O presidente dos EUA, Donald Trump, ainda não aceitou a derrota. Esgotadas praticamente todas as ações jurídicas, ele vem adotando duas novas estratégias para se manter no cargo: impedir a certificação da vitória de Joe Biden em alguns condados e pressionar os Legislativos estaduais a escolher representantes republicanos fiéis a ele no colégio eleitoral – mesmo que o democrata tenha vencido a eleição no Estado.
Duas semanas após a eleição e 12 dias depois de Biden ter sido declarado o vencedor, Trump entrou com 28 ações judiciais em vários Estados. Ganhou apenas uma: na Pensilvânia, os tribunais encurtaram o prazo de 9 para 6 dias para que os eleitores que cometeram erros no preenchimento da cédula enviada pelo correio façam correções – um total pequeno para quem foi derrotado por mais de 80 mil votos no Estado.
Segundo a campanha de Trump, seus advogados ainda têm entre 30 e 40 ações judiciais em seis Estados: Arizona, Geórgia, Michigan, Pensilvânia, Nevada e Wisconsin. Algumas exigem a anulação de cédulas, outras alegam erros de procedimento, como restrições ao monitoramento da apuração. Todas, no entanto, têm uma coisa em comum, de acordo com juristas: a falta de provas de que houve fraude.
Por isso, a campanha do presidente já trabalha em duas frentes: impedir a certificação da vitória de Biden e tirar do democrata os delegados estaduais que votam no colégio eleitoral. Isso porque a eleição presidencial dos EUA é indireta. Depois de apurados os votos, ela entra em uma fase modorrenta, que envolve a oficialização dos resultados e a escolha dos 538 eleitores que de fato elegem o presidente.
No passado, tudo isso era apenas protocolar e nunca mereceu a atenção de analistas ou a cobertura da imprensa.
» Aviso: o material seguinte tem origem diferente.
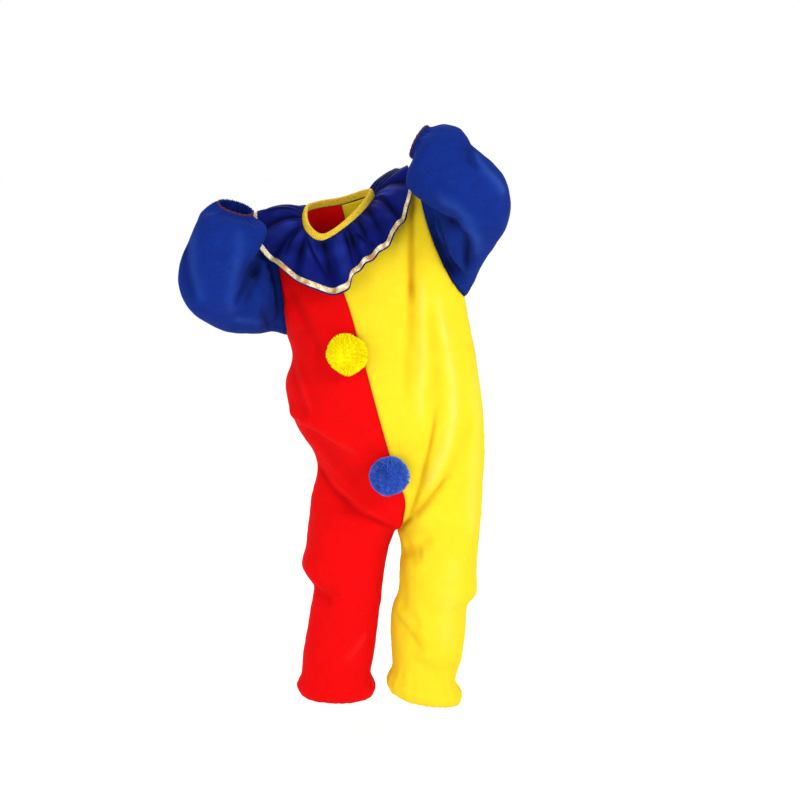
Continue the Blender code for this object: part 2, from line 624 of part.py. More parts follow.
def edge_shift(points, faces, unit, gap):
    """How far each edge point of a piece moves into the piece, and the piece's edges."""
    uses = {}
    for face in faces:
        centre = points[face].mean(axis=0)
        for k in range(len(face)):
            uses.setdefault(frozenset((face[k - 1], face[k])), []).append((face[k - 1], face[k], centre))
    edges = [found[0] for found in uses.values() if len(found) == 1]
    pulls = {}
    for a, b, centre in edges:
        run = (points[b] - points[a]) / np.linalg.norm(points[b] - points[a])
        into = centre - points[a]
        into = into - (into @ run) * run
        into /= np.linalg.norm(into)
        for v in (a, b):
            across = into - (into @ unit[v]) * unit[v]
            pulls.setdefault(v, []).append(across / max(np.linalg.norm(across), 0.2))
    shift = {}
    for v, (first, *rest) in pulls.items():
        second = rest[0] if rest else first
        shift[v] = (first + second) / max(1 + first @ second, 0.4) * gap
    return shift, [(a, b) for a, b, _ in edges]


def wall_object(name, points, faces, unit, mitre, thickness, gap, material):
    """A closed solid: the piece's outer faces, the same faces moved inwards, and the rim."""
    shift, rim = edge_shift(points, faces, unit, gap)
    used = sorted({v for face in faces for v in face})
    mesh = bmesh.new()
    outside, inside = {}, {}
    for v in used:
        place = points[v] + shift.get(v, 0)
        outside[v] = mesh.verts.new(place * MM)
        inside[v] = mesh.verts.new((place - unit[v] * thickness * mitre[v]) * MM)
    for face in faces:
        mesh.faces.new([outside[v] for v in face])
        mesh.faces.new([inside[v] for v in reversed(face)])
    for a, b in rim:
        # The same diagonal is cut in both pieces of a seam, so that their rims stay parallel.
        if a < b:
            mesh.faces.new([outside[b], outside[a], inside[b]])
            mesh.faces.new([outside[a], inside[a], inside[b]])
        else:
            mesh.faces.new([outside[b], outside[a], inside[a]])
            mesh.faces.new([outside[b], inside[a], inside[b]])
    return mesh_object(name, mesh, material)


def mesh_object(name, mesh, material):
    data = bpy.data.meshes.new(name)
    mesh.to_mesh(data)
    mesh.free()
    obj = bpy.data.objects.new(name, data)
    bpy.context.scene.collection.objects.link(obj)
    data.materials.append(material)
    return obj


def fabric(name, colour, roughness):
    material = bpy.data.materials.new(name)
    material.use_nodes = True
    shader = material.node_tree.nodes["Principled BSDF"]
    shader.inputs["Base Color"].default_value = (*colour, 1)
    shader.inputs["Roughness"].default_value = roughness
    return material


# ------------------------------------------------------------------ pieces
def body_and_sleeves():
    red = fabric("red fleece", (0.85, 0.01, 0.01), 0.9)
    yellow = fabric("yellow fleece", (0.95, 0.75, 0.01), 0.9)
    blue = fabric("blue fleece", (0.01, 0.04, 0.40), 0.9)
    shell = Shell()
    leg_places, torso_places = key_places((RIGHT_LEG, LEFT_LEG), ROW_SPACING)
    sides = (
        ("right", RIGHT_LEG, RIGHT_ARMHOLE, (6, 8, 4), RIGHT_SLEEVE, 1, red),
        ("left", LEFT_LEG, LEFT_ARMHOLE, (2, 0, 4), LEFT_SLEEVE, -1, yellow),
    )
    materials = {}
    for (side, leg, armhole, stations, rings, hand, colour), low in zip(sides, leg_places):
        places = low + [len(leg) - 1 + place for place in torso_places]
        front, back, armpit = body_half(
            side, leg, armhole, stations, places, PANEL_COLUMNS, SHOULDER_COLUMNS, ARMHOLE_ROWS
        )
        loop = np.concatenate([front[armpit:, 0], back[armpit + 1 : -1, 0][::-1]])
        sleeve = sleeve_grid(loop, armhole.away, rings, hand, ROW_SPACING)
        shell.add(f"front_{side}", front, flip=hand < 0)
        shell.add(f"back_{side}", back, flip=hand > 0)
        shell.add(f"sleeve_{side}", sleeve, closed=True, flip=hand < 0)
        materials[f"front_{side}"] = colour
        materials[f"back_{side}"] = colour
        materials[f"sleeve_{side}"] = blue
    shell.crease(FOLDS)
    shell.triangulate()
    points = np.array(shell.points)
    unit, mitre = shell.normals()
    for name, faces in shell.pieces.items():
        wall_object(name, points, faces, unit, mitre, FLEECE, SEAM_GAP / 2, materials[name])


def collar():
    grid = collar_grid(FLUTE_STEPS, COLLAR_ROWS)
    shell = Shell(weld=False)
    shell.add("ruffle_collar", grid, flip=True)
    shell.triangulate()
    unit, mitre = shell.normals()
    points = np.array(shell.points)
    wall_object(
        "ruffle_collar", points, shell.pieces["ruffle_collar"], unit, mitre, SATIN, SEAM_GAP, fabric("navy satin", (0.01, 0.02, 0.30), 0.4)
    )
    width = grid.shape[1]
    ribbon = Shell(weld=False)
    first, last = (len(COLLAR_ROWS) - 3) * width, (len(COLLAR_ROWS) - 1) * width
    lifted = points[first:last] + unit[first:last] * (RIBBON + SEAM_GAP + 0.1)
    ribbon.add("ruffle_trim", lifted.reshape(2, width, 3), flip=True)
    ribbon.triangulate()
    wall_object(
        "ruffle_trim",
        np.array(ribbon.points),
        ribbon.pieces["ruffle_trim"],
        unit[first:last],
        mitre[first:last],
        RIBBON,
        SEAM_GAP,
        fabric("gold ribbon", (0.80, 0.66, 0.38), 0.35),
    )


def neckband():
    rings = neckband_profiles(2)
    mesh = bmesh.new()
    rings = rings[:, :]
    loops = []
    last = rings.shape[1] - 1
    for k in range(rings.shape[1]):
        inward = 0.0
        if k in (0, last):
            step = rings[:, 1 if k == 0 else last - 1] - rings[:, k]
            inward = step / np.linalg.norm(step, axis=1)[:, None] * SEAM_GAP
        loops.append([mesh.verts.new(p * MM) for p in rings[:, k] + inward])
    count = len(loops[0])
    for low, high in zip(loops, loops[1:]):
        for i in range(count):
            j = (i + 1) % count
            mesh.faces.new([low[i], low[j], high[j], high[i]])
    mesh.faces.new(loops[0][::-1])
    mesh.faces.new(loops[-1])
    bmesh.ops.recalc_face_normals(mesh, faces=mesh.faces)
    mesh_object("neck_binding", mesh, fabric("yellow binding", (0.95, 0.75, 0.02), 0.8))


def pompom(spec):
    """A ball of yarn: a core with tapered locks drawn out of it."""
    mesh = bmesh.new()
    bmesh.ops.create_icosphere(mesh, subdivisions=3, radius=POMPOM_CORE * MM)
    faces = list(mesh.faces)
    golden = math.pi * (3 - math.sqrt(5))
    chosen = []
    for k in range(LOCKS):
        height = 1 - 2 * (k + 0.5) / LOCKS
        ring = math.sqrt(1 - height * height)
        aim = np.array([ring * math.cos(golden * k), ring * math.sin(golden * k), height])
        left = [f for f in faces if f not in chosen]
        chosen.append(max(left, key=lambda f: float(np.array(f.calc_center_median().normalized()) @ aim)))
    for k, face in enumerate(chosen):
        middle = face.calc_center_median()
        outward = middle.normalized()
        made = bmesh.ops.extrude_discrete_faces(mesh, faces=[face])["faces"][0]
        reach = POMPOM_RADIUS * MM * (0.94 + 0.08 * math.sin(k * 2.4))
        sway = outward.cross((math.sin(k * 1.7), math.cos(k * 2.9), math.sin(k * 0.9))) * 0.0012
        centre = made.calc_center_median()
        for vert in made.verts:
            vert.co = outward * reach + (vert.co - centre) * 0.42 + sway
    for vert in mesh.verts:
        if vert.co.y > 0.5 * POMPOM_BACK * MM:
            vert.co.y = 0.5 * POMPOM_BACK * MM + (vert.co.y - 0.5 * POMPOM_BACK * MM) * 0.55
        vert.co = vert.co + type(vert.co)(spec.middle) * MM
    bmesh.ops.recalc_face_normals(mesh, faces=mesh.faces)
    mesh_object(spec.name, mesh, fabric(f"{spec.name} yarn", spec.colour, 0.95))


def main():
    for obj in list(bpy.data.objects):
        bpy.data.objects.remove(obj)
    body_and_sleeves()
    collar()
    neckband()
    for spec in POMPOMS:
        pompom(spec)


main()
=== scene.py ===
# %% [markdown]
# # A toddler's clown jumpsuit
#
# The suit is cut from brushed fleece in red, yellow and blue, with a fluted satin collar, a gold
# ribbon along the collar's edge and two yarn pompoms. It is worn by a small child with both arms
# raised, so it is shown hollow in that pose. Each cell makes one piece or one finish.

import json
import math
from collections import namedtuple

import bmesh
import bpy
import numpy as np
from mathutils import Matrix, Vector, noise

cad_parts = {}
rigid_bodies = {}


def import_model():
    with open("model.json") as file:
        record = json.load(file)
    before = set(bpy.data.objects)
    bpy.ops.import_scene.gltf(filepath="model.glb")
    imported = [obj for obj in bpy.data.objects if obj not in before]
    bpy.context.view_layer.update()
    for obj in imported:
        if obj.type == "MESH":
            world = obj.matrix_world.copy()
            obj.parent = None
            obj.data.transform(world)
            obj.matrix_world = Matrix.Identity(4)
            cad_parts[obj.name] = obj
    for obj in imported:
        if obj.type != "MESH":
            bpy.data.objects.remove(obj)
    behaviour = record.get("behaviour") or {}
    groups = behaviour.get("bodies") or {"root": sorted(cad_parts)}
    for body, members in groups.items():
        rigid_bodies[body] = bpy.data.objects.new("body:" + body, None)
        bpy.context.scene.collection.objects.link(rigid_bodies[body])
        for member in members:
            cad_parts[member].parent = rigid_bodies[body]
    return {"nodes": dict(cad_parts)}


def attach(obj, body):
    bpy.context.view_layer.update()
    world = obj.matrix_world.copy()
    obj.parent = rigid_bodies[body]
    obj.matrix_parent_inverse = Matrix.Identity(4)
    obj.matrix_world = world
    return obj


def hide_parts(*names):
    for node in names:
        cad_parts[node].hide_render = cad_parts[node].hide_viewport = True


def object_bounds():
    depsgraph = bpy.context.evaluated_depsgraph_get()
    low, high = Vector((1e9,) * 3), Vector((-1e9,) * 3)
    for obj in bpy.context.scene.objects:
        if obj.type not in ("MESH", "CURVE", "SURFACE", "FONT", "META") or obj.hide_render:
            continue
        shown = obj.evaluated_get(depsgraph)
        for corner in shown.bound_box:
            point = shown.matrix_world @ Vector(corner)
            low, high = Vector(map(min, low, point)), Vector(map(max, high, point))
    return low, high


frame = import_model()
MM = 0.001
cad_box = [list(corner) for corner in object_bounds()]
print("solids:", len(frame["nodes"]), "box in metres:", cad_box)

# %% [markdown]
# ## Camera, floor and light
#
# A garment is shown from its own height with a long lens, so that its widths stay true. The camera
# stands 2.5 m away and looks down by 8 degrees. A pale floor and broad, soft lights keep the
# colours clean, with the brighter side at the right.

# %% Camera
LENS_HALF_ANGLE = math.radians(11.75)
LOOK_DOWN = math.radians(8)
LOOKED_AT = Vector((0.0808, 0.0, -0.2551))
CAMERA_DISTANCE = 2.5
SENSOR_WIDTH = 36


def added(name, data):
    """A new object in the scene."""
    made = bpy.data.objects.new(name, data)
    bpy.context.scene.collection.objects.link(made)
    return made


camera_data = bpy.data.cameras.new("camera")
camera_data.sensor_width = SENSOR_WIDTH
camera_data.lens = SENSOR_WIDTH / 2 / math.tan(LENS_HALF_ANGLE)
camera = added("camera", camera_data)
forward = Vector((0, math.cos(LOOK_DOWN), -math.sin(LOOK_DOWN)))
camera.location = LOOKED_AT - forward * CAMERA_DISTANCE
camera.rotation_euler = (math.pi / 2 - LOOK_DOWN, 0, 0)
bpy.context.scene.camera = camera
bpy.context.scene.view_settings.view_transform = "Standard"
print(f"camera lens {camera_data.lens:.1f} mm")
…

Trump mudou o jogo. Um exemplo aconteceu no condado de Wayne, onde fica Detroit, em Michigan. A certificação dos resultados é feita por um comitê de quatro pessoas: dois de cada partido. Na terça-feira, 17, os dois republicanos – William Hartmann e Monica Palmer – se recusaram a certificar a vitória de Biden.
Na prática, a medida ameaçava tirar da contagem final 860 mil votos, três quartos deles de eleitores negros. Biden obteve uma vantagem de 330 mil votos em Detroit e venceu em Michigan com 158 mil votos a mais que Trump. Sem o resultado do condado, portanto, o vencedor seria o presidente. "Se tirarmos os votos de Detroit, mudamos o resultado da eleição em Michigan", afirmou Rudy Giuliani, que lidera a equipe de advogados de Trump.
Horas depois, os dois republicanos foram convencidos a aceitar o resultado das urnas. Em troca, conseguiram a promessa de que os votos de Detroit seriam auditados. Mas, em seguida, segundo o Washington Post, Trump telefonou para Palmer. Ao jornal, ela confirmou a conversa, mas garantiu que não foi pressionada. "Ele só queria saber como eu estava", disse. Seja como for, após falar com o presidente, ela mudou de ideia e quis retirar sua aprovação.
Os democratas do comitê, no entanto, disseram que era tarde demais. O resultado já havia sido homologado e enviado para as autoridades eleitorais do Estado, que têm até a segunda-feira para certificar toda a apuração em Michigan. Se não conseguirem cumprir o prazo, ninguém sabe com quem ficariam os 16 votos do Estado no colégio eleitoral.
Aliados do presidente defendem a tese de que, em caso de impasse, os Congressos estaduais seriam os responsáveis pela escolha dos eleitores. Como os republicanos têm maioria em vários Estados vencidos por Biden, incluindo Michigan e Pensilvânia, eles poderiam escolher eleitores fiéis a Trump.
O problema da estratégia de Trump – além de ignorar o resultado das urnas – é que a Constituição dita a composição do colégio eleitoral, mas deixa para os Estados decidirem como os eleitores serão escolhidos, e todos aprovaram leis que cedem esse direito à população. Os próprios congressistas republicanos, em Michigan e na Pensilvânia, disseram reiteradas vezes que não pretendem intervir.
A pressão, porém, está cada vez maior. Nesta quinta, 19, Trump convidou os congressistas de Michigan para visitá-lo hoje na Casa Branca. "Colocar o peso da presidência em indivíduos e autoridades eleitorais de condados e Estados é um atentado ao processo democrático", disse Richard Pildes, constitucionalista da Universidade de Nova York. Para Joanna Lydgate, do Programa de Proteção ao Voto, o comportamento de Trump "chegou ao ponto mais baixo". "As legislaturas estaduais não têm poder para certificar as eleições – e já admitiram isso", disse.